You can’t work out an exact numerical probability of a perfect score without more data or more assumptions, I’m afraid. In particular you need to know your odds of answering each particular question correctly (25%? 90%?).

If you choose the 25 questions to do “randomly” and
then select one of the 4 answers for each one “randomly”,
the probability of a perfect score is
(1/4)^25.
If you select one of the 4 answers for each of 28 questions
“randomly”, then the probability that your score
is greater than or equal to 25 is
(14926)(1/4)^25(3/4)^3 + (1427)(1/4)^26*(3/4)^2

  • 28*(1/4)^27*(3/4) + (1/4)^28
    Since (14926)*(3/4)^3>1, the second probability is
    clearly larger.

Pretty tough to answer and not enough data.

If one assumes that there are at least 3 questions that you have no idea about with 3 choices each then chances are pretty good (80%) that you would get at least one extra mark just by guessing at the answers rather than not answering the toughest 3. Usually with multiple guess you can eliminate at least one wrong answer so that would increase the odds accordingly.

It depends very heavily on how the machine chooses the ones you skipped, as well as what assumptions we make about your probabilities of answering them correctly. If it will be kind enough to decide that you skipped 3 wrong answers, you are gaining an advantage over playing fair, given that you actually guessed on more than three questions, as suggested by your prof. If it will simply randomly pick 3 to throw out, it could be to your disadvantage, as it could throw out some of your known correct answers.
If we assume that you purely guess on every question, and it throws out three wrong:

you play fair - you answer 25, expect to get 6.25 correct.

you answer 28 - you expect to get 7 correct, it will throw out 3 wrong ones, still leaving you with 7 correct. Not fair.

Hmm…I should have known that would be important.
Using my previous test scores, I find I have a 76% chance of getting any single question correct.
Also, based on previous experience, the grader will count the test out of 25, no matter how many questions were answered.
From the random case calculations curiousgeorgeordeadcat gave, I can see I’m in some trouble :wink:
Now I’m just wondering how much…
Thanks,
plav

Oh, and if you aren’t guessing one of 4 answers
“completely randomly”, but it is reasonable to assume
that your probability of getting any given question
correct is the same probability p, then you can
replace 1/4 by p above and 3/4 by 1-p.
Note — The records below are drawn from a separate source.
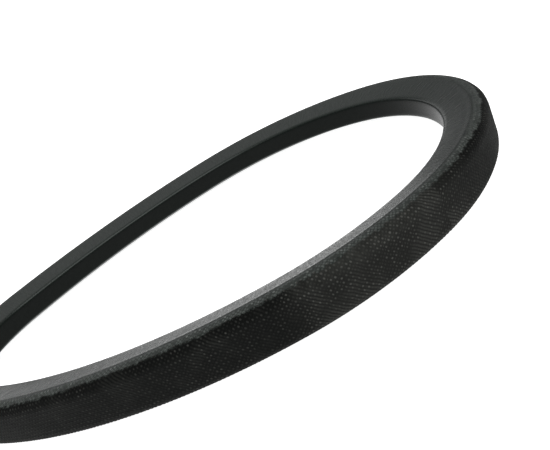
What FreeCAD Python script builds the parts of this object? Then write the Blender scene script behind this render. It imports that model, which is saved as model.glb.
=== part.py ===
import FreeCAD, Part

import math
import os

# Endless wrapped V-belt with a narrow wedge section, lying on its side.
# Frame: +Z is the axis of the loop and points up, +X runs along the loop to
# its wide round end, and the origin is the centre of the footprint on the
# surface the belt lies on.  Millimetres.

# --- belt section -----------------------------------------------------------
TOP_WIDTH = 16.3            # across the back, between the unrounded corners
HEIGHT = 13.0               # from the inner face to the back
FLANK_ANGLE = 18.5          # each flank from the section's centre line, as bent
BACK_CORNER_RADIUS = 3.0
INNER_CORNER_RADIUS = 1.2
PLY = 0.55                  # one ply of rubberised cover fabric

# --- layers inside the two cover plies --------------------------------------
CORD_LINE = 9.6             # cord centres, from the inner face
CORD_DIAMETER = 1.25
CORD_PITCH = 1.5            # across the belt, from one turn to the next
CORD_TURNS = 7
GUM_COVER = 0.45            # adhesion gum beyond the cord, on either side

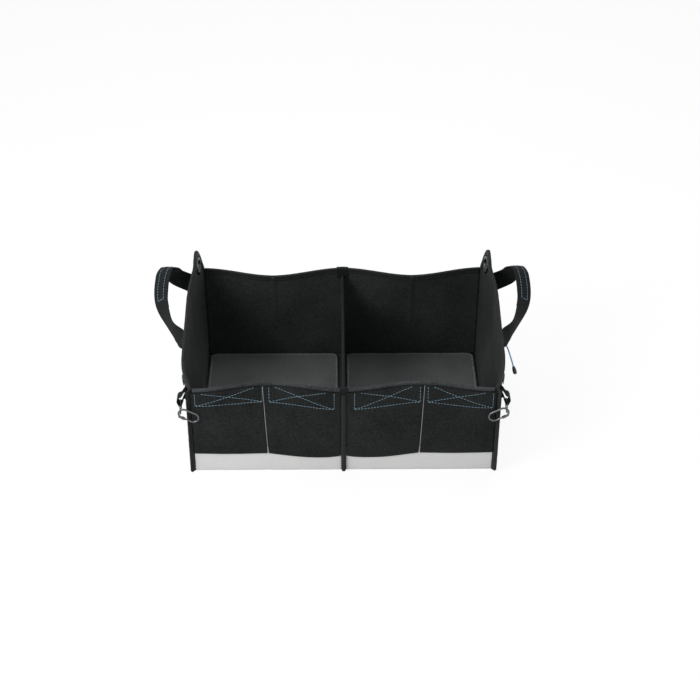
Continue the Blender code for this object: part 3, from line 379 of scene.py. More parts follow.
def sideOutline():
    # y and height along the top of a side panel, front to rear
    start = boxForm["outerDepth"] - boxForm["halfDepth"]
    spanEnd = peakForm["shoulderDepth"]
    low, high = boxForm["frontTop"], peakForm["shoulderHeight"]
    edge = []
    for k in range(44):
        share = k / 44
        edge.append((start + (spanEnd - start) * share, low + share ** peakForm["power"] * (high - low)))
    first = Vector((spanEnd, high))
    last = Vector((peakForm["depth"] + peakForm["radius"] * math.cos(peakForm["arcStart"]),
                   peakForm["height"] + peakForm["radius"] * math.sin(peakForm["arcStart"])))
    run = last.x - first.x
    firstPull = Vector((1, peakForm["power"] * (high - low) / (spanEnd - start))) * run
    lastPull = Vector((1, -1 / math.tan(peakForm["arcStart"]))) * run
    for k in range(9):
        t = k / 9
        place = (first * (2 * t ** 3 - 3 * t * t + 1) + firstPull * (t ** 3 - 2 * t * t + t)
                 + last * (3 * t * t - 2 * t ** 3) + lastPull * (t ** 3 - t * t))
        edge.append((place.x, place.y))
    for k in range(28):
        angle = peakForm["arcStart"] * (1 - k / 27)
        edge.append((peakForm["depth"] + peakForm["radius"] * math.cos(angle),
                     peakForm["height"] + peakForm["radius"] * math.sin(angle)))
    return [(depth - boxForm["outerDepth"], z) for depth, z in edge]


sideEdge = sideOutline()


def sideTop(y):
    for (y0, z0), (y1, z1) in zip(sideEdge, sideEdge[1:]):
        if y0 <= y <= y1:
            return z0 + (z1 - z0) * (y - y0) / max(y1 - y0, small)
    return sideEdge[0][1] if y < sideEdge[0][0] else sideEdge[-1][1]


# Mesh helpers

def steps(low, high, count):
    return [low + (high - low) * k / count for k in range(count + 1)]


def addMesh(name, verts, faces, cloth=None):
    mesh = bpy.data.meshes.new(name)
    mesh.from_pydata([tuple(v) for v in verts], [], faces)
    if cloth:
        attribute = mesh.attributes.new("cloth", "FLOAT_VECTOR", "POINT")
        attribute.data.foreach_set("vector", [x for u, v in cloth for x in (u, v, 0.0)])
    mesh.shade_smooth()
    mesh.update()
    piece = bpy.data.objects.new(name, mesh)
    bpy.context.scene.collection.objects.link(piece)
    return piece


def clothSheet(name, us, vs, point, lay, thickness, outward, grow=-1):
    # cloth on a grid: point(u, v) is a place, lay(u, v, place) its two distances in the cloth
    verts = [point(u, v) for v in vs for u in us]
    cloth = [lay(u, v, verts[j * len(us) + i]) for j, v in enumerate(vs) for i, u in enumerate(us)]
    n = len(us)
    faces = [(j * n + i, j * n + i + 1, (j + 1) * n + i + 1, (j + 1) * n + i)
             for j in range(len(vs) - 1) for i in range(n - 1)]
    middle = faces[(len(vs) // 2) * (n - 1) + n // 2]
    a, b, c = (verts[middle[k]] for k in (0, 1, 2))
    if (b - a).cross(c - b).dot(Vector(outward)) < 0:
        faces = [tuple(reversed(face)) for face in faces]
    piece = addMesh(name, verts, faces, cloth)
    solid = piece.modifiers.new("thickness", "SOLIDIFY")
    solid.thickness = thickness
    solid.offset = grow
    solid.use_even_offset = True
    return piece


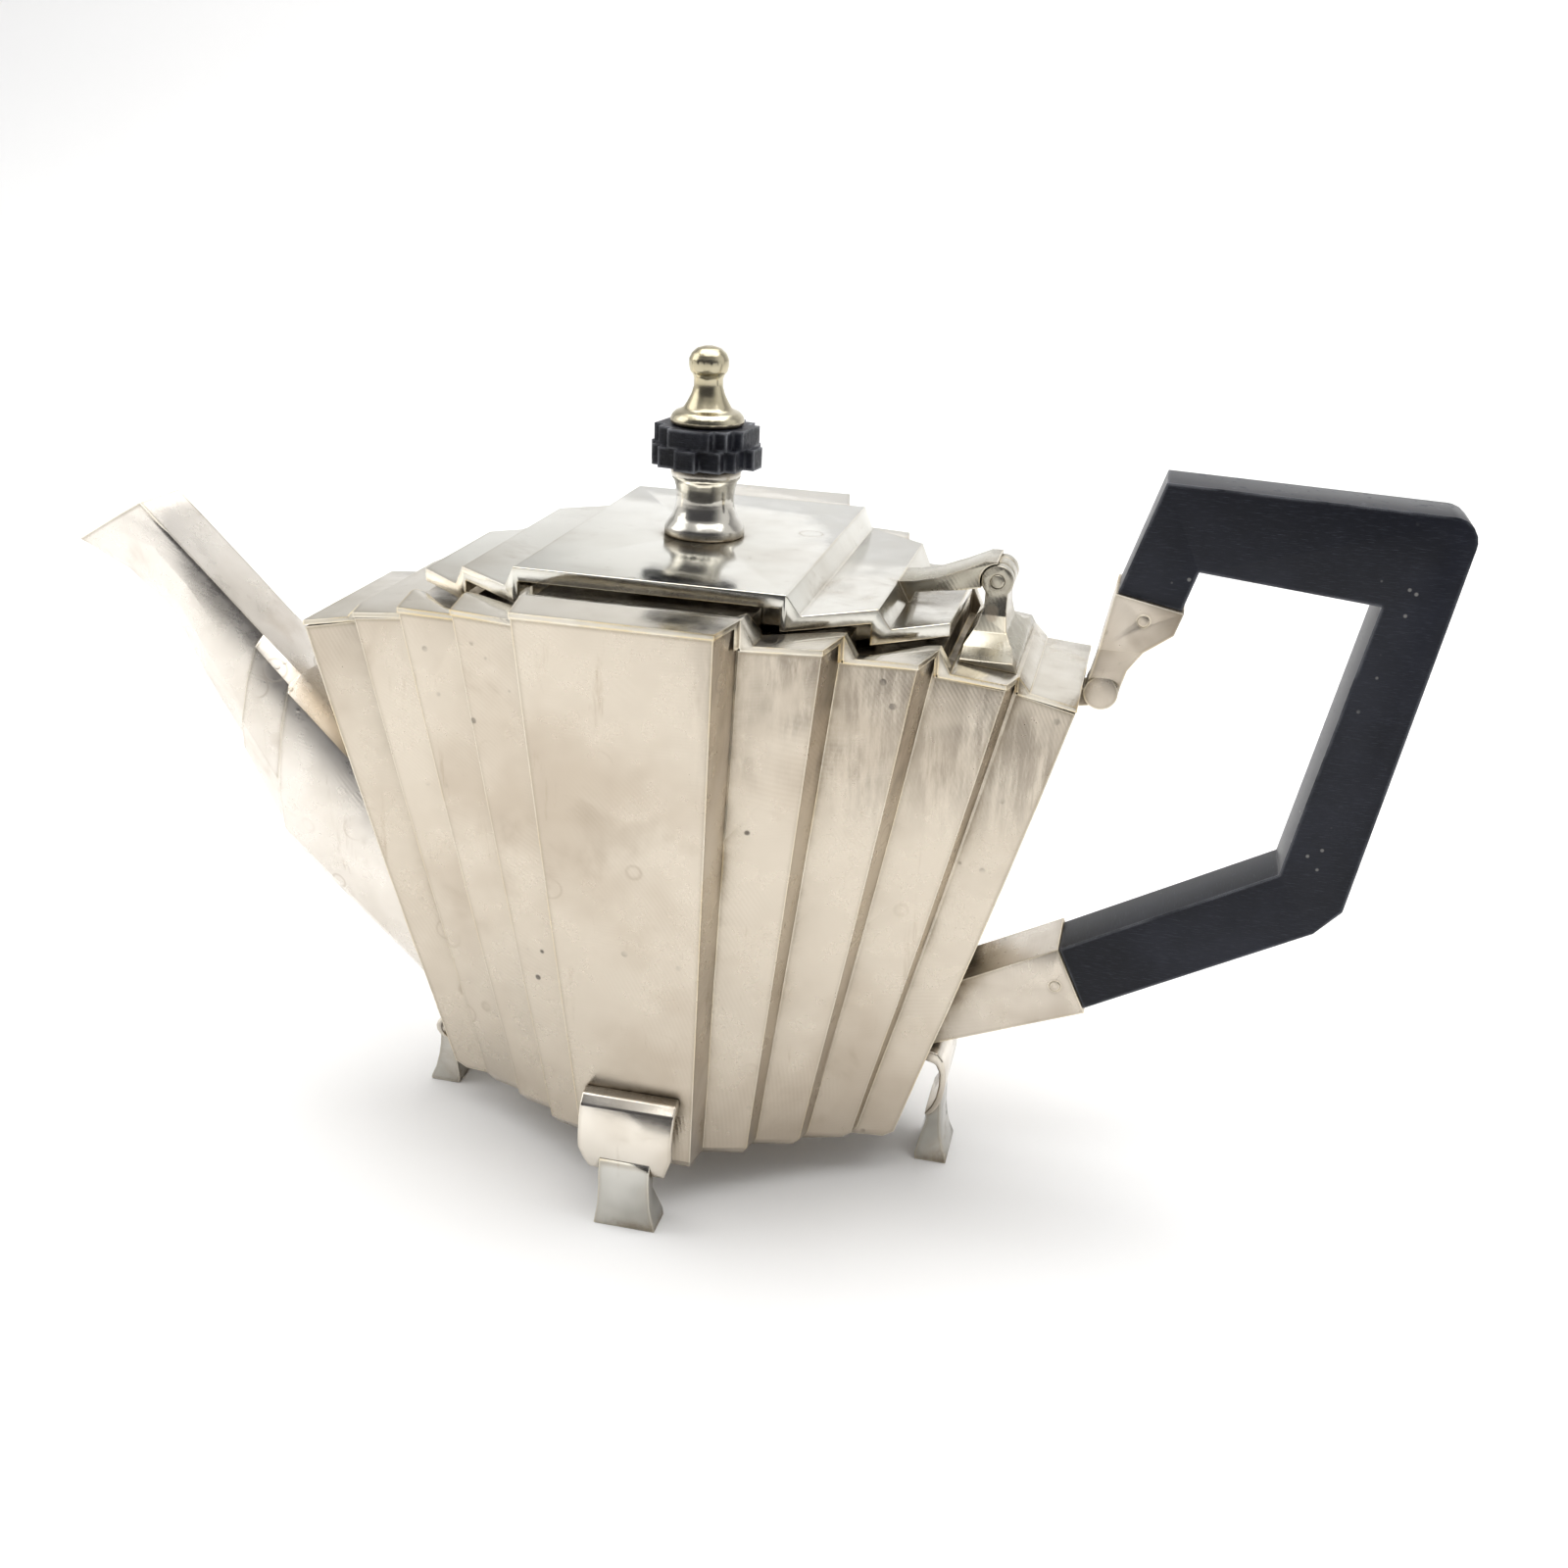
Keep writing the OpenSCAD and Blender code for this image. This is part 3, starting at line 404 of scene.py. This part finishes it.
def world_node(kind, **props):
    n = wt.nodes.new(kind)
    for k, v in props.items():
        setattr(n, k, v)
    return n


def ramp_of(source, lo, hi, a, b):
    n = world_node("ShaderNodeMapRange", interpolation_type="SMOOTHSTEP")
    wt.links.new(source, n.inputs["Value"])
    for k, v in (("From Min", lo), ("From Max", hi), ("To Min", a), ("To Max", b)):
        n.inputs[k].default_value = v
    return n.outputs["Result"]


way = world_node("ShaderNodeTexCoord").outputs["Generated"]
axes = world_node("ShaderNodeSeparateXYZ")
wt.links.new(way, axes.inputs[0])
# a dim room behind the camera, a bright wall behind the object and a bright ceiling
front_side = ramp_of(axes.outputs["Y"], -0.75, 0.05, 1.0, 0.0)
low_side = ramp_of(axes.outputs["Z"], 0.55, 0.95, 1.0, 0.0)
dim = world_node("ShaderNodeMath", operation="MULTIPLY")
wt.links.new(front_side, dim.inputs[0])
wt.links.new(low_side, dim.inputs[1])
shade = world_node("ShaderNodeMix", data_type="RGBA")
wt.links.new(dim.outputs[0], shade.inputs[0])
shade.inputs[6].default_value = rgb(0.98, 0.98, 0.97)
shade.inputs[7].default_value = rgb(0.10, 0.10, 0.11)
wt.links.new(shade.outputs[2], sky.inputs["Color"])

# Camera: a little to the right of the flat panel and above the lid
CAMERA_AT = (0.0860, -0.3196, 0.20845)
AZIMUTH, ELEVATION, ROLL = math.radians(11.972), math.radians(21.567), math.radians(2.725)
cam_data = bpy.data.cameras.new("view")
cam_data.sensor_width = 36.0
cam_data.lens = 39.6
cam = bpy.data.objects.new("view", cam_data)
bpy.context.scene.collection.objects.link(cam)
flat = math.cos(ELEVATION)
back = Vector((math.sin(AZIMUTH) * flat, -math.cos(AZIMUTH) * flat, math.sin(ELEVATION)))
level = (-back).cross(Vector((0, 0, 1))).normalized()
upright = level.cross(-back)
right = math.cos(ROLL) * level + math.sin(ROLL) * upright
up = -math.sin(ROLL) * level + math.cos(ROLL) * upright
turn = Matrix((right, up, back)).transposed()
cam.matrix_world = Matrix.Translation(CAMERA_AT) @ turn.to_4x4()
bpy.context.scene.camera = cam
bpy.context.scene.view_settings.view_transform = "Standard"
Then it
isn’t so obvious the second probability is larger.
But it is, since for the second method,
P(>=25 correct)>P(first 25 correct, any performance
on last 3)=p^25.

I just recalled you asked for the average scores.
With probability p of getting each question correct,
assuming your performance on one question is independent
of your performance on another, and assuming you are
equally likely to pick any subset of 25 questions from
the 28 for method one, your average scores are:
For method 1 (answering only 25):
25p
For method 2 (answering all 28, getting the smaller
of your score or 25 as your total score):
(28
p)-(1427p^26*(1-p)^2)-(228p^27*(1-p))-(3*p^28)

Unless the other students all answer 28, and only you and a couple others answer only 25. The you’re the one who loses. Better answer all 28.

As for the probability, that’ll depend on how many questions you know the answer to, and how many you’re guessing on. To simplify, assume you have no clue on N of the questions, but are sure about the other 28-N questions.

If N <= 3, it makes no difference, since you know at least 25 answers.
If N = 4, then if you answer only 25, you have 1 chance in 4 of getting 25 correct, but if you answer 28, you have a chance of (3/4)^4 = 0.3164 of missing all four, so your chance of getting at least 1 right is 0.6836. Your expected number of correct answers (out of 25) has increased by 0.4336.

As N gets bigger, your expected increase in the number of correct answers should approach 0.75.